The high-performance approach combines high mass internally with high insulation externally. A concrete slab inside a heavily insulated envelope behaves very differently from the same slab with insulation only at the slab edges. The detailing at junctions, particularly between floor, wall, and roof, is where most thermal bridging occurs and where most of the energy savings are won or lost.
This is also where mechanical specification connects to architectural detailing. A heating system designed for a leaky envelope is fundamentally different from one designed for an airtight, well-insulated one. The heating engineer needs to be in the conversation early enough to influence detail decisions, not invited at the construction documentation stage to specify equipment for whatever the architect has already designed.
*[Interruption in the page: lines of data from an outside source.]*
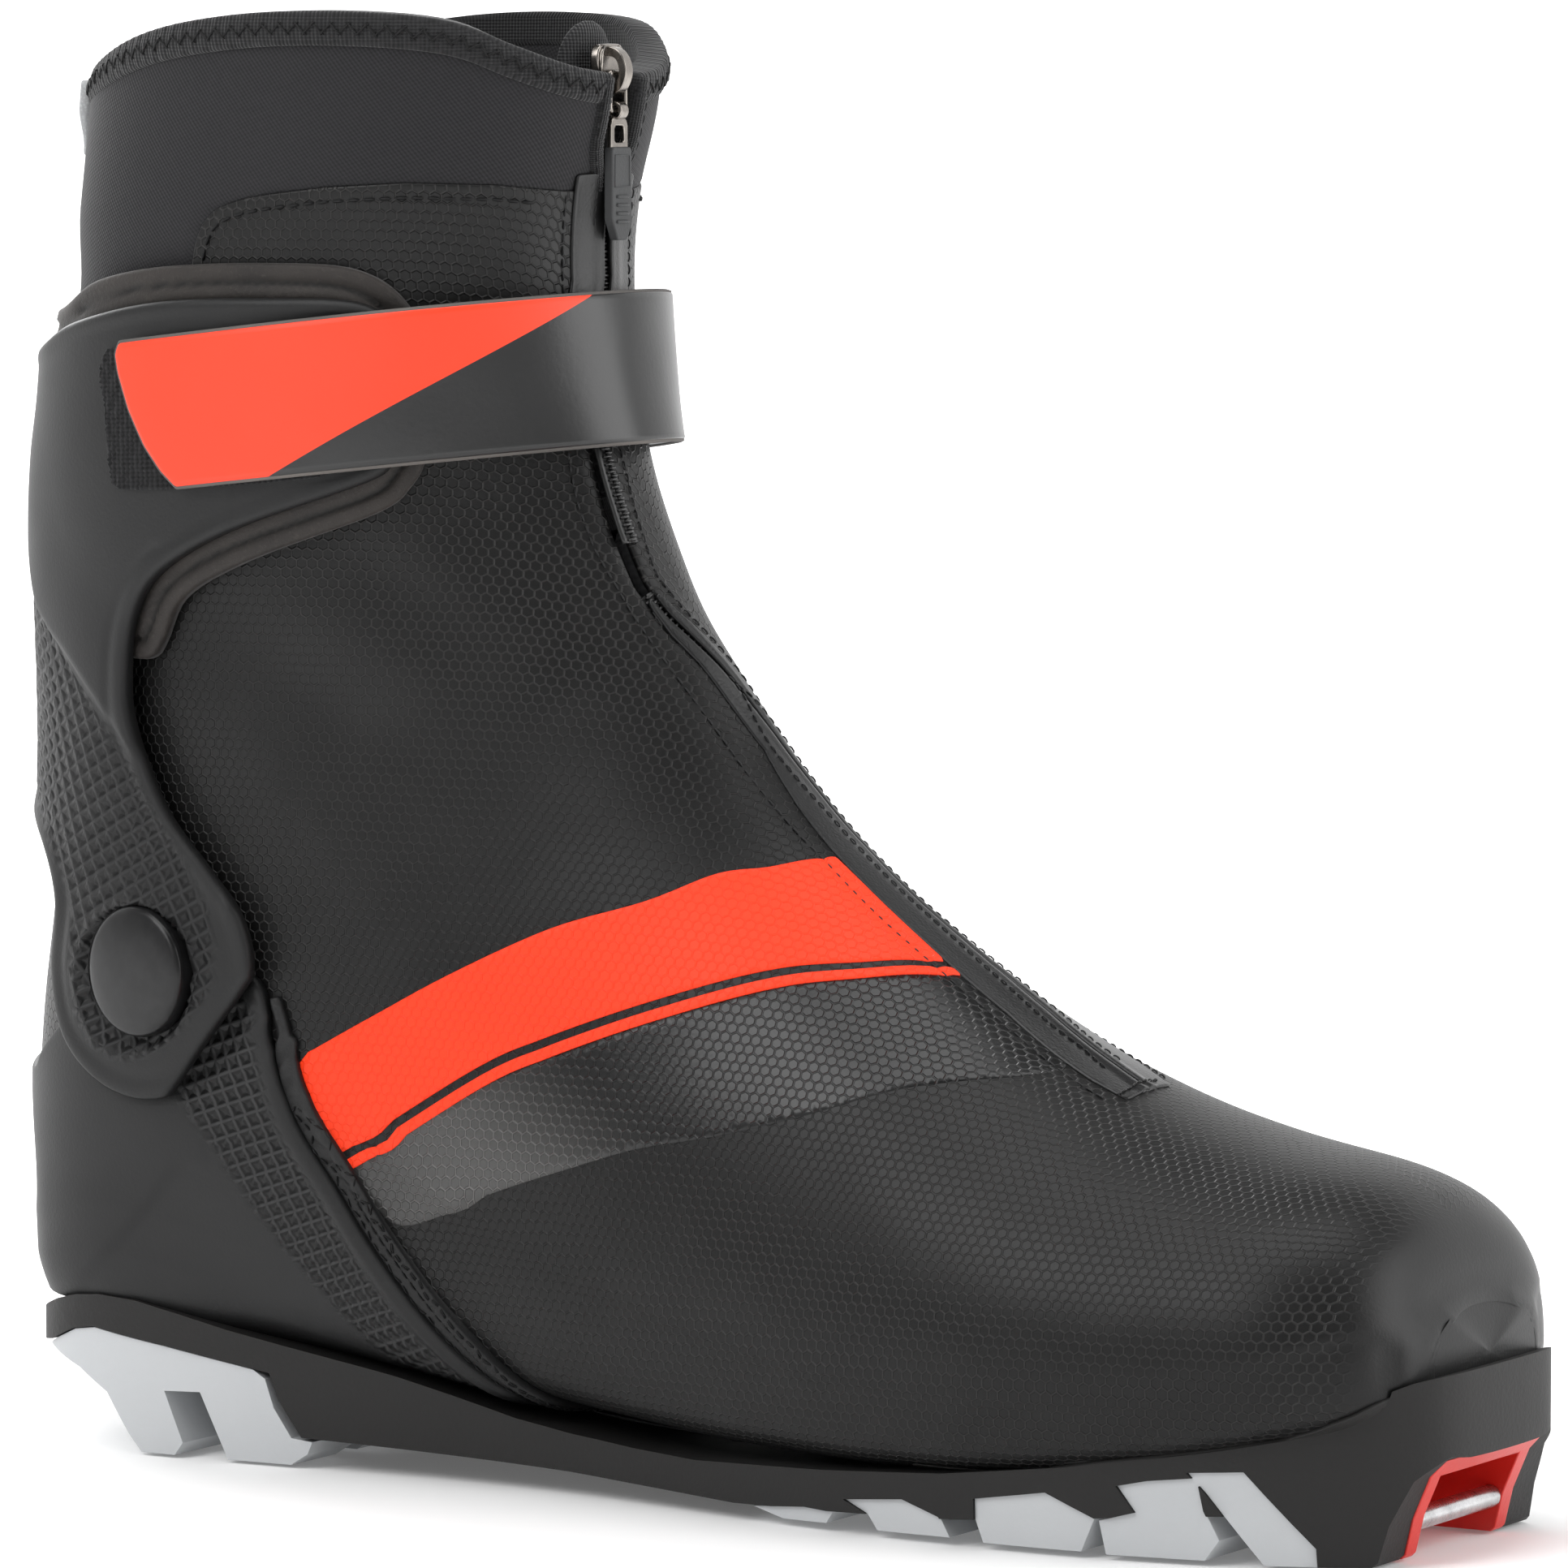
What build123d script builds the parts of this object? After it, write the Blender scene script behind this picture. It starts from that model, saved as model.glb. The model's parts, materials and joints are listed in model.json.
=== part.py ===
from build123d import *
import math
import os
import numpy as np

# Cross country skating boot, right foot. Millimetres.
# Modelling frame: heel back at x = 0, toe towards +X, lateral side towards -Y, floor at z = 0.
# Every solid is moved by -ORIGIN when written, so that the row's origin is the middle of the footprint.
ORIGIN = (149.4, 1.0, 0.0)

# ---- driving dimensions -------------------------------------------------
PIVOT = (45.0, 0.0, 90.0)          # ankle hinge axis, along Y
ANKLE_FWD, ANKLE_BACK = 15.0, 3.0  # cuff travel, degrees
COVER_T = 1.0                      # coated outer fabric
LINING_IN, LINING_OUT = -5.0, -2.2
STIFF_IN, STIFF_OUT = -2.0, -1.2   # heel counter and toe stiffener
CUP_IN, CUP_OUT = 0.3, 2.3         # moulded heel cup
TRIM_IN, TRIM_OUT = 0.3, 1.7
PAD_IN, PAD_OUT = 0.3, 3.0         # foam rim under the cuff
CUFF_IN, CUFF_OUT = 3.5, 6.0       # pivoting cuff
HOOK_IN, HOOK_OUT = 6.15, 7.1      # hook patch on the cuff
STRAP_T = 1.5
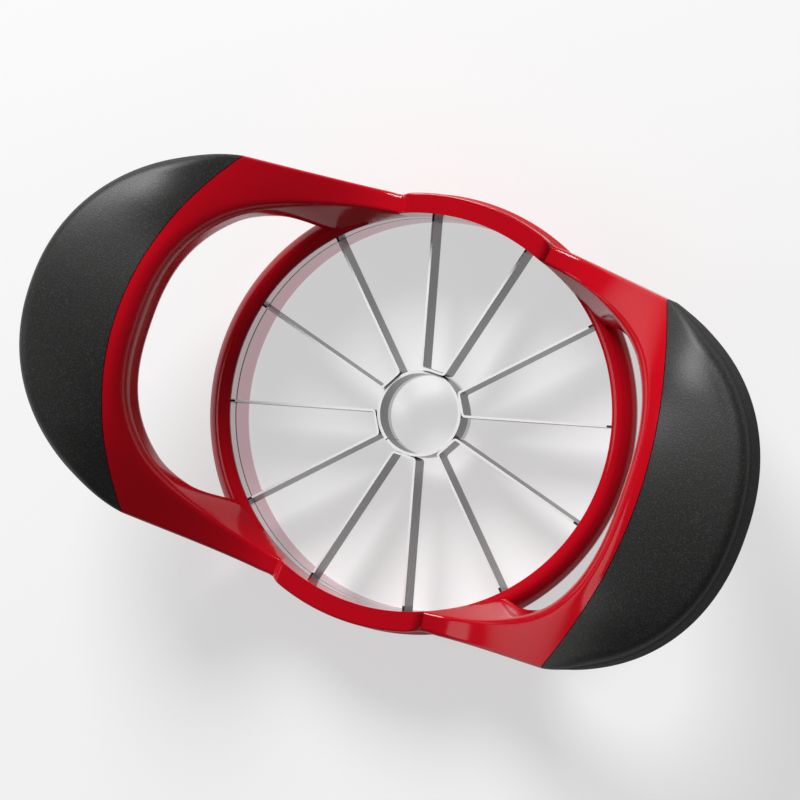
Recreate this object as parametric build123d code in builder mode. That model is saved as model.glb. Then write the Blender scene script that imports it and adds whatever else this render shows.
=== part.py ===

The pattern across genuinely successful alpine residential projects is integration. Architectural intent, building physics, and mechanical specification are developed together rather than sequentially. Heating is treated as part of the design language rather than as a service added in.
For designers working on mountain homes, the practical implications are:
The reward is buildings that perform as well as they look. Homes that are warm where the occupants are, quiet to live in, efficient to run, and resilient against the climate they sit within. In alpine residential design, those qualities aren’t optional. They’re the entry point.